When you're dead in Christ, then all that can come through is Christ in you so that your senses and everything about your decisions, your emotions, your mind, your imaginations, your reasonings, your thoughts, your consciousness, your will is Christ. It's not a question of being a believer or not, but what our relationship is with Jesus Christ and the finished work of the cross and resurrection.
Our purpose is to understand that the signs, wonders, healings, and miracles are all part of our inheritance because of the resurrection; however, we must first turn back to our first love. This was what John encountered when he turned around and met Jesus in the heavens (Revelation 4).
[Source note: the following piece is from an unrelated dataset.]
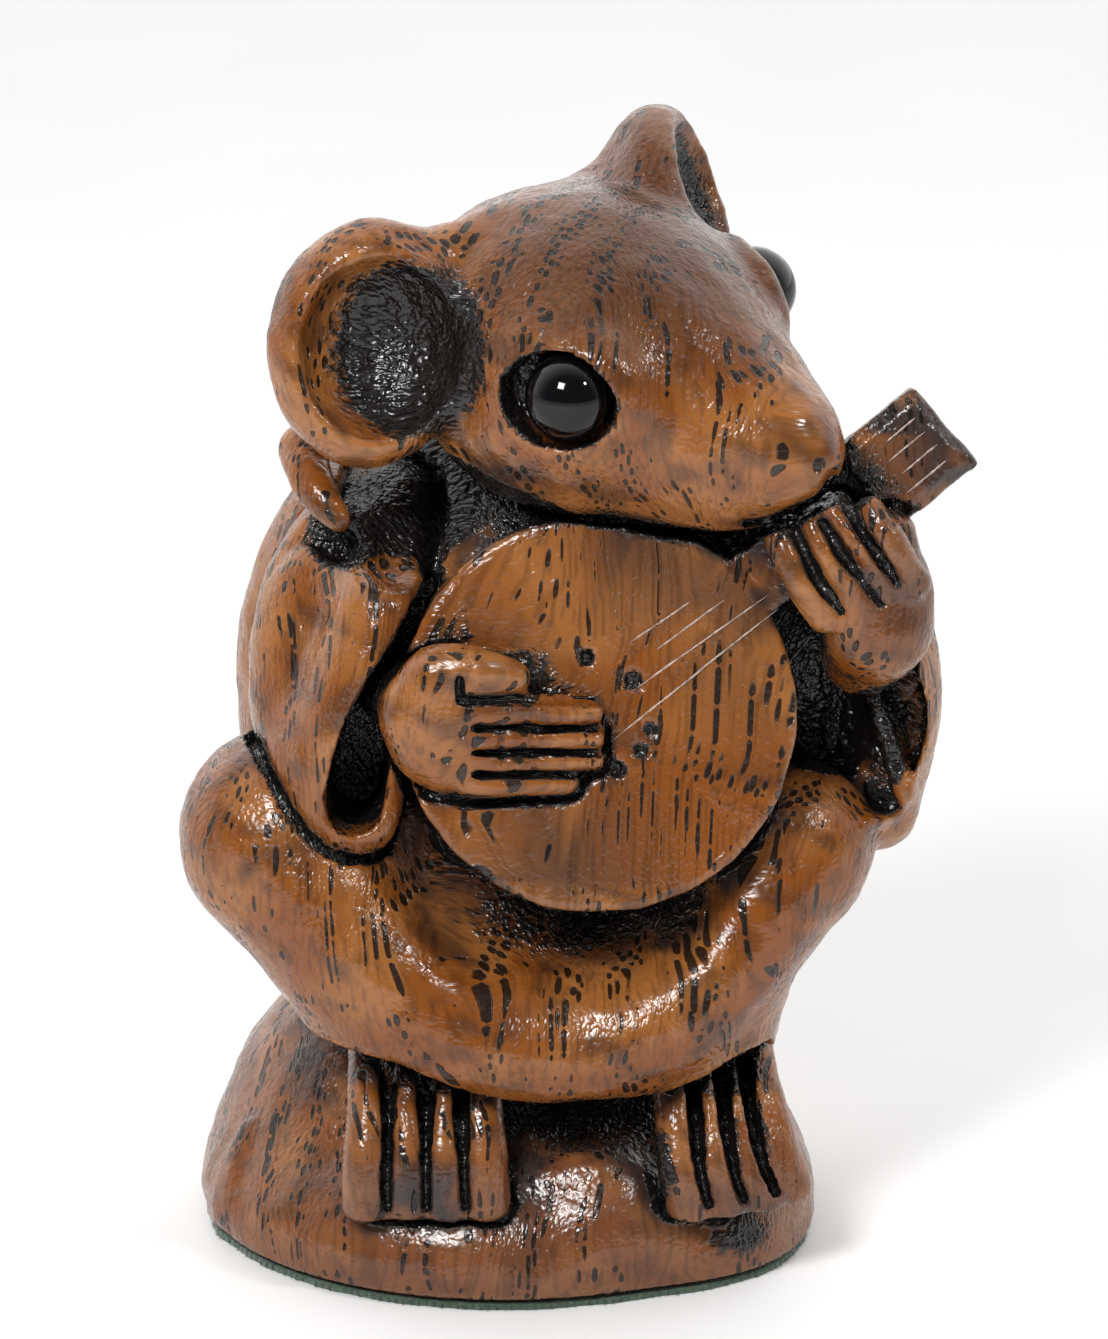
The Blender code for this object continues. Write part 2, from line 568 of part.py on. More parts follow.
def footprint(sides):
    """The felt's outline: the rock's edge just above its underside, set in a little."""
    turns = np.linspace(0, 2 * math.pi, sides, endpoint=False)
    rays = np.stack([np.cos(turns), np.sin(turns), np.zeros(sides)], axis=1)
    steps = np.arange(10, 30, 0.1)
    centre = np.array([0, 0, WOOD_BOTTOM + 0.4])
    edge = Clay((centre + rays[:, None] * steps[:, None]).reshape(-1, 3), 0.1)
    rock(edge)
    inside = edge.value.reshape(sides, len(steps)) < 0
    radii = steps[inside.sum(axis=1) - 1] - FELT_INSET
    return rays * radii[:, None]


def shiny(name, colour, roughness):
    material = bpy.data.materials.new(name)
    material.use_nodes = True
    shader = material.node_tree.nodes["Principled BSDF"]
    shader.inputs["Base Color"].default_value = (*colour, 1)
    shader.inputs["Roughness"].default_value = roughness
    return material


def placed(name, mesh, material):
    mesh.materials.append(material)
    piece = bpy.data.objects.new(name, mesh)
    bpy.context.scene.collection.objects.link(piece)
    return piece


def carving(material):
    """The carving's mesh, thinned to a set number of triangles."""
    points, quads = surface(VOXEL)
    mesh = bpy.data.meshes.new("carving")
    mesh.from_pydata((points * MM).tolist(), [], quads.tolist())
    piece = placed("carving", mesh, material)
    thin = piece.modifiers.new("thin", "DECIMATE")
    thin.ratio = CARVING_TRIANGLES / (2 * len(quads))
    graph = bpy.context.evaluated_depsgraph_get()
    thinned = bpy.data.meshes.new_from_object(piece.evaluated_get(graph))
    piece.modifiers.clear()
    piece.data = thinned
    thinned.name = "carving"
    bpy.data.meshes.remove(mesh)


def eyes(material):
    for name, place in EYE_PLACES.items():
        ball = bmesh.new()
        bmesh.ops.create_icosphere(ball, subdivisions=3, radius=EYE_DIAMETER / 2 * MM)
        bmesh.ops.translate(ball, verts=ball.verts, vec=(in_head(*place) * MM).tolist())
        mesh = bpy.data.meshes.new(name)
        ball.to_mesh(mesh)
        ball.free()
        placed(name, mesh, material)


def felt_pad(material):
    """A flat pad under the rock, resting on the ground."""
    outline = footprint(FELT_SIDES)
    sides = len(outline)
    top = outline + [0, 0, FELT_THICKNESS]
    mesh = bpy.data.meshes.new("felt_pad")
    around = [[i, (i + 1) % sides, sides + (i + 1) % sides, sides + i] for i in range(sides)]
    faces = [list(range(sides))[::-1], list(range(sides, 2 * sides)), *around]
    mesh.from_pydata((np.vstack([outline, top]) * MM).tolist(), [], faces)
    placed("felt_pad", mesh, material)


def main():
    for leftover in list(bpy.data.objects):
        bpy.data.objects.remove(leftover)
    carving(shiny("carved_wood", (0.30, 0.12, 0.04), 0.4))
    eyes(shiny("black_glass", (0.01, 0.01, 0.01), 0.05))
    felt_pad(shiny("green_felt", (0.03, 0.09, 0.05), 0.9))


if __name__ == "__main__":
    main()
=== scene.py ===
"""The carved mouse and its lute, dressed: fine carving, stain, painted shade and pores, glass eyes and felt.

Sizes are in millimetres. The carving's places and sizes are in parts, as in the model's own source.
"""

import math

import bmesh
import bpy
import numpy as np
import openvdb
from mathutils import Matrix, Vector


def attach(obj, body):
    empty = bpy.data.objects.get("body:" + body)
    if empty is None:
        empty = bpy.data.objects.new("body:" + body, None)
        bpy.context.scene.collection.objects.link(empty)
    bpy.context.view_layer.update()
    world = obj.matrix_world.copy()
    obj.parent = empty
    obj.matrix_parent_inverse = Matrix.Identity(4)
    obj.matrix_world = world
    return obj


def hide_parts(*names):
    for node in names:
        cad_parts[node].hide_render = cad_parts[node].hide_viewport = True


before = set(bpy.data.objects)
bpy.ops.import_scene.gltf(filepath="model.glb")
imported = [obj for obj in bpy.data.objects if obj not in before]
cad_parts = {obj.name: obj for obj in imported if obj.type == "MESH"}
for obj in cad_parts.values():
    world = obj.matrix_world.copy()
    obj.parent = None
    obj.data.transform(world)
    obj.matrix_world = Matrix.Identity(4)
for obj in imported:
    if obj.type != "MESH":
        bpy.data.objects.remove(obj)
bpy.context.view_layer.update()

MM = 0.001
CARVING_HEIGHT = 75.0
FELT_THICKNESS = 0.5
FELT_INSET = 0.3
SEAT_GAP = 0.3
EYE_DIAMETER = 5.6
EYE_GAP = 0.3
HEIGHT_PARTS = 75.0
PART = CARVING_HEIGHT / HEIGHT_PARTS
UNDERSIDE = -1.0
WOOD_BOTTOM = FELT_THICKNESS + SEAT_GAP
BLOCK = 8
FAR = 1000.0
VOXEL = 0.3
CARVING_TRIANGLES = 192000
RING = 3.7

# The dots in the lute's face: across, up, the hole's radius and its stain's.
DOTS = ((8.4, 41.0, 0.6, 0.7), (9.5, 38.0, 0.42, 0.5), (8.9, 36.65, 0.48, 0.55),
        (7.4, 35.5, 0.6, 0.7), (5.4, 42.4, 0.5, 0.6))
VIEW_DISTANCE = 450.0
VIEW_RISE = 20.0
VIEW_WIDTH = 89.27
SENSOR = 36.0

# The wood's own colours, and the grey-brown that is painted as shade.
HONEY = (0.300, 0.110, 0.026)
ORANGE = (0.215, 0.062, 0.008)
BROWN = (0.085, 0.029, 0.010)
RUSSET = (0.165, 0.062, 0.030)
SHADE_GREY = (0.045, 0.027, 0.022)
WORN = (0.450, 0.215, 0.090)


def at(x, y, z):
    """A place in the carving, from parts to millimetres in the part's frame."""
    return np.array([x * PART, y * PART, (z - UNDERSIDE) * PART + WOOD_BOTTOM])


def axes_of(forward, up):
    """Three unit rows: along forward, across it, and up square to it."""
    along = np.array(forward, float)
    along /= np.linalg.norm(along)
    across = np.cross(np.array(up, float), along)
    across /= np.linalg.norm(across)
    return np.array([along, across, np.cross(along, across)])


UPRIGHT = axes_of((1, 0, 0), (0, 0, 1))


def unit(way):
    return np.array(way, float) / np.linalg.norm(way)


class Form:
    """A solid given by its signed distance in millimetres and the box that holds it."""

    def __init__(self, distance, low, high):
        self.distance = distance
        self.low = np.array(low)
        self.high = np.array(high)


def ellipsoid(centre, radii, axes=UPRIGHT):
    radii = np.array(radii, float) * PART

    def distance(points):
        local = (points - centre) @ axes.T
        near = np.linalg.norm(local / radii, axis=1)
        steep = np.linalg.norm(local / radii**2, axis=1)
        return near * (near - 1) / np.maximum(steep, 1e-6)

    reach = np.linalg.norm(axes * radii[:, None], axis=0)
    return Form(distance, centre - reach, centre + reach)


def slab(centre, half_sizes, axes, rounding):
    """A box with rounded edges, its half sizes given along the rows of axes."""
    rounding = rounding * PART
    core = np.array(half_sizes, float) * PART - rounding

    def distance(points):
        beyond = np.abs((points - centre) @ axes.T) - core
        outside = np.linalg.norm(np.maximum(beyond, 0), axis=1)
        return outside + np.minimum(beyond.max(axis=1), 0) - rounding

    reach = np.abs(axes * (core + rounding)[:, None]).sum(axis=0)
    return Form(distance, centre - reach, centre + reach)


def puck(centre, radius, half_thickness, axis, rounding):
    """A round plate whose faces look along axis."""
    radius, half_thickness, rounding = (x * PART for x in (radius, half_thickness, rounding))

    def distance(points):
        local = points - centre
        height = local @ axis
        ring = np.sqrt(np.maximum((local**2).sum(axis=1) - height**2, 0))
        side = ring - radius + rounding
        face = np.abs(height) - half_thickness + rounding
        outside = np.hypot(np.maximum(side, 0), np.maximum(face, 0))
        return outside + np.minimum(np.maximum(side, face), 0) - rounding

    reach = radius + half_thickness
    return Form(distance, centre - reach, centre + reach)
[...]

Our first love as the church is when we know that we are joined in marriage with Jesus Christ; there's one spirit, one body, one Father, one Lord, all in Jesus Christ now to rule and reign on the earth, unveiling the Kingdom of God through us (Ephesians 4:4-6). Think about the journey Jesus went through personally before the cross, reclaiming the land and the air we breathe. This is our purpose today: to live knowing that Jesus is with us wherever we go and whatever we are dealing with. He is our refuge and High Priest. He is the lover of our souls. He is our husband and head of the body of Christ today.